Task brief - Your answer should consist solely of the lines from the one with "on the table." through the one with "imported = [obj", copied exactly, endpoints included.

Given information -
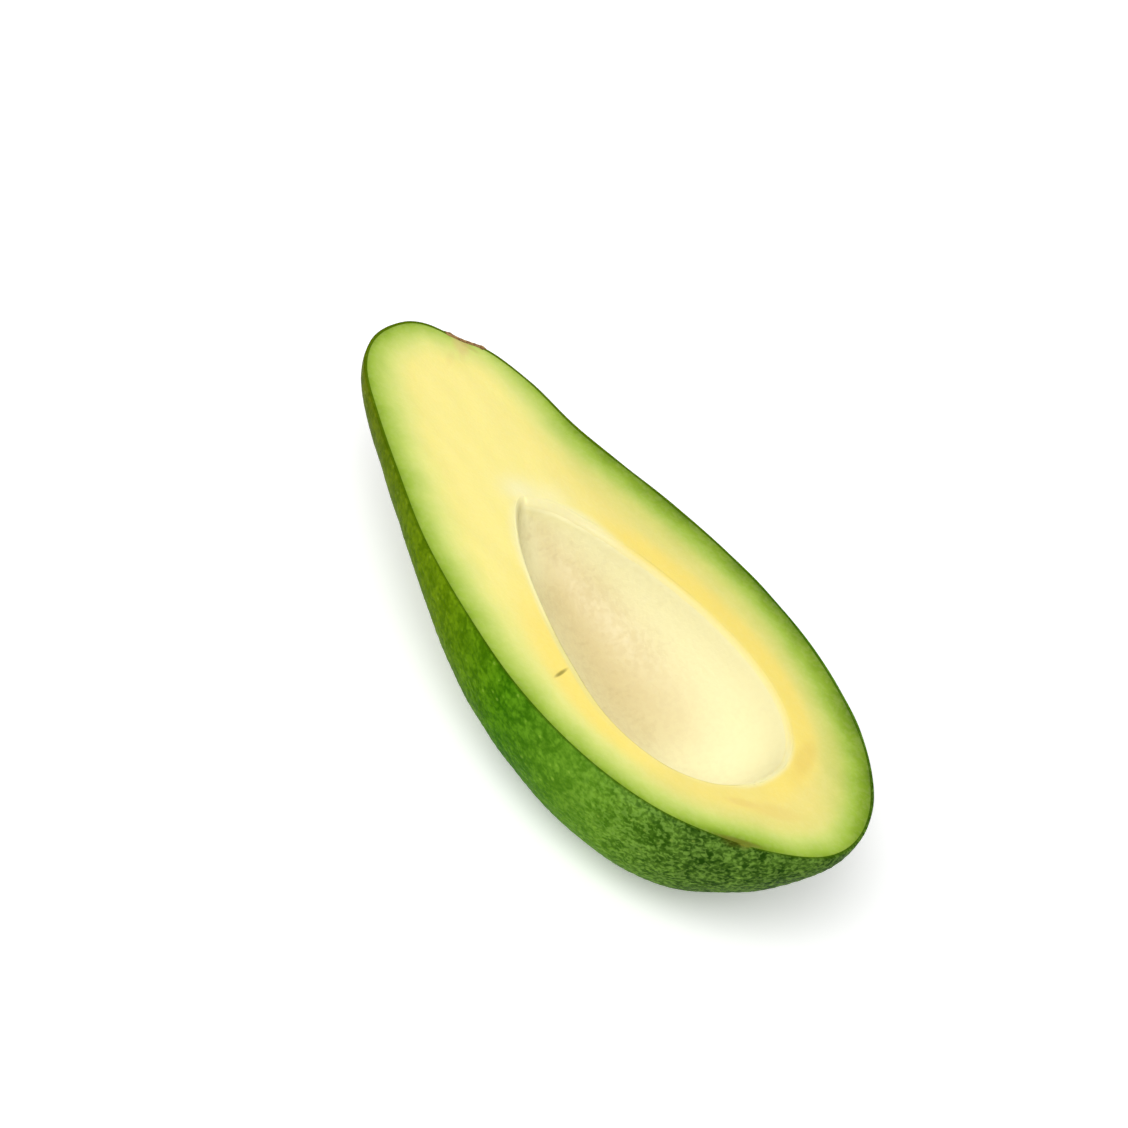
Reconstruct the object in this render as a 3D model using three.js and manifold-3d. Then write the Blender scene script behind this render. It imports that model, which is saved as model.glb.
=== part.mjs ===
// Half an avocado of the long, smooth green kind: cut lengthwise, the stone taken out, and laid on
// its rounded back with the cut face up and level.
//
// Units are millimetres.  +X runs from the stem end to the broad end, +Y across the fruit and +Z up
// out of the cut face.  The origin is on the table, under the middle of the fruit.
import * as THREE from 'three';
import * as BufferGeometryUtils from 'three/addons/utils/BufferGeometryUtils.js';
import Module from 'manifold-3d';

const wasm = await Module();
wasm.setup();

// ---------------------------------------------------------------- driving dimensions

// Cross-sections of the fruit from the stem end to the broad end.  They sit at equal angles round a
// circle on the length, so they crowd together at both ends, where the outline turns fastest.  Each
// gives the near edge and the far edge of the cut face, and how far the back hangs below it.
const FRUIT_HALF_LENGTH = 66.2;
const FRUIT_SECTIONS = [
  { near: 3.5, far: 3.5, deep: 0 },
  { near: -5.3, far: 9.6, deep: 7.5 },
  { near: -12.3, far: 15.8, deep: 10.5 },
  { near: -17.4, far: 19.9, deep: 12.3 },
  { near: -22.7, far: 21.9, deep: 14.0 },
  { near: -28.2, far: 27.0, deep: 20.5 },
  { near: -31.5, far: 31.3, deep: 28.4 },
  { near: -32.9, far: 32.9, deep: 30.7 },
  { near: -30.9, far: 31.0, deep: 30.2 },
  { near: -25.4, far: 26.4, deep: 26.8 },
  { near: -16.3, far: 19.2, deep: 18.0 },
  { near: -6.4, far: 10.8, deep: 7.5 },
  { near: 2.0, far: 2.0, deep: 0 },
];

// The mouth of the stone's seat, in the same way: a drop shape, pointed towards the stem.
const SEAT_HALF_LENGTH = 35;
const SEAT_MIDDLE_X = 14;
const SEAT_SECTIONS = [
  { near: -1.2, far: -1.2, deep: 0 },
  { near: -5.3, far: 4.2, deep: 5.5 },
  { near: -10.4, far: 9.4, deep: 11 },
  { near: -15.1, far: 14.7, deep: 15.2 },
  { near: -18.9, far: 18.3, deep: 17.6 },
  { near: -20.6, far: 18.9, deep: 18 },
  { near: -17.8, far: 15.6, deep: 15.8 },
  { near: -11.0, far: 8.6, deep: 9.7 },
  { near: -1.5, far: -1.5, deep: 0 },
];

// The seat narrows by the lip's width below its mouth, most of it within the lip's depth.
const LIP_WIDTH = 1.3;
const LIP_DEPTH = 1.2;

// The dent where the stem sat, on the cut edge beside the narrow tip.
const STEM_DENT = new THREE.Vector3(-60.2, 11.9, 0);
const STEM_DENT_DEPTH = 1.6;
const STEM_DENT_SPREAD = 3.0;

// The height that the rest flat takes off the back.
const REST_FLAT_HEIGHT = 1.3;

// How finely the surfaces are faceted.
const FRUIT_ROWS = 60;
const FRUIT_FACETS = 56;
const SEAT_ROWS = 36;
const SEAT_FACETS = 40;

const CUTTER_SIZE = 300;
const MERGE_DISTANCE = 1e-5;

const flesh = new THREE.MeshStandardMaterial({ color: 0xe9dd84, roughness: 0.45, metalness: 0 });

// ---------------------------------------------------------------- helpers

// The unit ball as a lathe with its axis on X, its rings at equal angles from end to end.
function unitBall(rows, facets) {
  const profile = [];
  for (let row = 0; row <= rows; row += 1) {
    const angle = (Math.PI * row) / rows;
    const atPole = row === 0 || row === rows;
    profile.push(new THREE.Vector2(atPole ? 0 : Math.sin(angle), -Math.cos(angle)));
  }
  const ball = new THREE.LatheGeometry(profile, facets);
  ball.rotateZ(-Math.PI / 2);
  return ball;
}

// Swells the unit ball out to a row of elliptical cross-sections, all centred on the level z = 0.
// Away from that level the form draws in by up to the given inset.
function loft(sections, halfLength, middleX, rows, facets, inset) {
  const stations = sections.map((s) => new THREE.Vector3(s.near, s.far, s.deep));
  const curve = new THREE.CatmullRomCurve3(stations, false, 'catmullrom');
  const geometry = unitBall(rows, facets);
  const position = geometry.getAttribute('position');
  const station = new THREE.Vector3();
  for (let i = 0; i < position.count; i += 1) {
    const along = THREE.MathUtils.clamp(position.getX(i), -1, 1);
    curve.getPoint(Math.acos(-along) / Math.PI, station);
    const [near, far, deep] = station.toArray();
    const ring = Math.hypot(position.getY(i), position.getZ(i));
    const across = ring > 0 ? position.getY(i) / ring : 0;
    const upward = ring > 0 ? position.getZ(i) / ring : 0;
    const z = deep * upward;
    const drawnIn = inset * (1 - Math.exp(-Math.abs(z) / LIP_DEPTH));
    const x = middleX + (halfLength - drawnIn) * along;
    const y = (near + far) / 2 + ((far - near) / 2 - drawnIn) * across;
    position.setXYZ(i, x, y, z);
  }
  return geometry;
}

// Turns a closed geometry into a solid for cutting.  Corners are merged by place, and the slivers
// that a lathe leaves at its two ends are dropped.
function toSolid(geometry) {
  geometry.deleteAttribute('normal');
  geometry.deleteAttribute('uv');
  const merged = BufferGeometryUtils.mergeVertices(geometry, MERGE_DISTANCE);
  const index = merged.getIndex().array;
  const triangles = [];
  for (let i = 0; i < index.length; i += 3) {
    const corners = index.slice(i, i + 3);
    if (new Set(corners).size === 3) {
      triangles.push(...corners);
    }
  }
  const mesh = new wasm.Mesh({
    numProp: 3,
    vertProperties: Float32Array.from(merged.getAttribute('position').array),
    triVerts: Uint32Array.from(triangles),
  });
  return new wasm.Manifold(mesh);
}

function toGeometry(solid) {
  const mesh = solid.getMesh();
  const geometry = new THREE.BufferGeometry();
  geometry.setAttribute('position', new THREE.BufferAttribute(mesh.vertProperties, 3));
  geometry.setIndex(new THREE.BufferAttribute(mesh.triVerts, 1));
  geometry.computeVertexNormals();
  return geometry;
}

// A block far larger than the fruit that takes away all above z (side 1) or all below it (side -1).
function cutter(z, side) {
  const block = new THREE.BoxGeometry(CUTTER_SIZE, CUTTER_SIZE, CUTTER_SIZE);
  block.translate(0, 0, z + (side * CUTTER_SIZE) / 2);
  return toSolid(block);
}

// ---------------------------------------------------------------- the fruit

// The whole pear-shaped fruit about the cut level, with the stem's dent pressed in.
function wholeFruit() {
  const geometry = loft(FRUIT_SECTIONS, FRUIT_HALF_LENGTH, 0, FRUIT_ROWS, FRUIT_FACETS, 0);
  const inward = STEM_DENT.clone().negate().normalize();
  const position = geometry.getAttribute('position');
  const point = new THREE.Vector3();
  for (let i = 0; i < position.count; i += 1) {
    point.fromBufferAttribute(position, i);
    const reach = point.distanceTo(STEM_DENT) / STEM_DENT_SPREAD;
    point.addScaledVector(inward, STEM_DENT_DEPTH * Math.exp(-(reach ** 2) / 2));
    position.setXYZ(i, ...point.toArray());
  }
  return toSolid(geometry);
}

// The hollow that the stone leaves.
function stoneSeat() {
  const geometry = loft(
    SEAT_SECTIONS, SEAT_HALF_LENGTH, SEAT_MIDDLE_X, SEAT_ROWS, SEAT_FACETS, LIP_WIDTH,
  );
  return toSolid(geometry);
}

// The half as it lies: cut level on top, rest flat on the table.
function avocadoHalf() {
  const backDepth = Math.max(...FRUIT_SECTIONS.map((s) => s.deep));
  const faceHeight = backDepth - REST_FLAT_HEIGHT;
  const solid = wholeFruit()
    .subtract(cutter(0, 1))
    .subtract(stoneSeat())
    .subtract(cutter(-faceHeight, -1));
  const half = new THREE.Mesh(toGeometry(solid), flesh);
  half.name = 'avocado_half';
  half.position.z = faceHeight;
  return half;
}

const avocado = new THREE.Group();
avocado.add(avocadoHalf());

export default avocado;
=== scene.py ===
# %% [markdown]
# # Half an avocado, cut lengthwise, with its stone taken out
#
# The half lies on its back with the cut face level.  +X runs from the stem to the broad end, +Z
# comes up out of the cut face, and the table is z = 0.  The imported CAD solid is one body.  In its
# place this lesson models four things a cook would name: the pebbled skin, the flesh, the papery
# lining that the stone leaves in its seat, and the corky scar of the stem.

import math

import bpy
import numpy as np
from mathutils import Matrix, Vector, kdtree, noise


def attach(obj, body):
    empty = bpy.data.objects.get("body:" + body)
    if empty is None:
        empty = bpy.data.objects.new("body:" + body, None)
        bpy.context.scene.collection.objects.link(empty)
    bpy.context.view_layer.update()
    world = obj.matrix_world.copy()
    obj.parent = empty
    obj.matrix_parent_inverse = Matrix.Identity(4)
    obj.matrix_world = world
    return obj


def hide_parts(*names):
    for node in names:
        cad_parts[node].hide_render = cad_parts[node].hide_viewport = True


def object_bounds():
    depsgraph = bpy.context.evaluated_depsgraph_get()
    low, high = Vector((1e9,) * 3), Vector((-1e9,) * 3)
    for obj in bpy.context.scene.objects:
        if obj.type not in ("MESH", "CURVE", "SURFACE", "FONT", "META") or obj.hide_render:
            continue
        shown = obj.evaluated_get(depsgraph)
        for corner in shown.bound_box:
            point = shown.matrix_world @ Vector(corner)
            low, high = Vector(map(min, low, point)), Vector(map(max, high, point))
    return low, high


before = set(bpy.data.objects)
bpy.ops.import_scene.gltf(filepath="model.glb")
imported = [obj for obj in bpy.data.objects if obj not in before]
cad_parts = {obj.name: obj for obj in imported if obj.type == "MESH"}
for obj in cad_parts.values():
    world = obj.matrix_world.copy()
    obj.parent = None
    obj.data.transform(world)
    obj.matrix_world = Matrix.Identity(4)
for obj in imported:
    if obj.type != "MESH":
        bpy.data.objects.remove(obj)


def as_numbers(box):
    """The two corners of a box as plain lists of numbers."""
    return [[float(value) for value in corner] for corner in box]


cad_box = as_numbers(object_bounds())
print("the CAD solid's box, in metres:", cad_box)

# %% [markdown]
# ## The camera and the picture's tones
#
# A long lens from 0.7 m keeps the half's shape calm, as in a studio.  The camera is rolled, so
# the fruit runs down the picture from upper left to lower right.  Its three axes are written out
# as directions, which are easier to read than angles.  The tones are shown just as they are
# computed, because a bright studio picture has its white table at full white.

# %% Place the camera
CAMERA_PLACE = (0.3020, -0.4725, 0.4509)
CAMERA_RIGHT = (0.5685, 0.7243, 0.3901)
CAMERA_UP = (-0.6961, 0.1709, 0.6973)
CAMERA_BACK = (0.4384, -0.6679, 0.6014)
FOCAL_LENGTH = 129.57
SENSOR_WIDTH = 36.0
NEAREST_IN_VIEW = 0.01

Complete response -
// The half as it lies: cut level on top, rest flat on the table.
function avocadoHalf() {
  const backDepth = Math.max(...FRUIT_SECTIONS.map((s) => s.deep));
  const faceHeight = backDepth - REST_FLAT_HEIGHT;
  const solid = wholeFruit()
    .subtract(cutter(0, 1))
    .subtract(stoneSeat())
    .subtract(cutter(-faceHeight, -1));
  const half = new THREE.Mesh(toGeometry(solid), flesh);
  half.name = 'avocado_half';
  half.position.z = faceHeight;
  return half;
}

const avocado = new THREE.Group();
avocado.add(avocadoHalf());

export default avocado;
=== scene.py ===
# %% [markdown]
# # Half an avocado, cut lengthwise, with its stone taken out
#
# The half lies on its back with the cut face level.  +X runs from the stem to the broad end, +Z
# comes up out of the cut face, and the table is z = 0.  The imported CAD solid is one body.  In its
# place this lesson models four things a cook would name: the pebbled skin, the flesh, the papery
# lining that the stone leaves in its seat, and the corky scar of the stem.

import math

import bpy
import numpy as np
from mathutils import Matrix, Vector, kdtree, noise


def attach(obj, body):
    empty = bpy.data.objects.get("body:" + body)
    if empty is None:
        empty = bpy.data.objects.new("body:" + body, None)
        bpy.context.scene.collection.objects.link(empty)
    bpy.context.view_layer.update()
    world = obj.matrix_world.copy()
    obj.parent = empty
    obj.matrix_parent_inverse = Matrix.Identity(4)
    obj.matrix_world = world
    return obj


def hide_parts(*names):
    for node in names:
        cad_parts[node].hide_render = cad_parts[node].hide_viewport = True


def object_bounds():
    depsgraph = bpy.context.evaluated_depsgraph_get()
    low, high = Vector((1e9,) * 3), Vector((-1e9,) * 3)
    for obj in bpy.context.scene.objects:
        if obj.type not in ("MESH", "CURVE", "SURFACE", "FONT", "META") or obj.hide_render:
            continue
        shown = obj.evaluated_get(depsgraph)
        for corner in shown.bound_box:
            point = shown.matrix_world @ Vector(corner)
            low, high = Vector(map(min, low, point)), Vector(map(max, high, point))
    return low, high


before = set(bpy.data.objects)
bpy.ops.import_scene.gltf(filepath="model.glb")
imported = [obj for obj in bpy.data.objects if obj not in before]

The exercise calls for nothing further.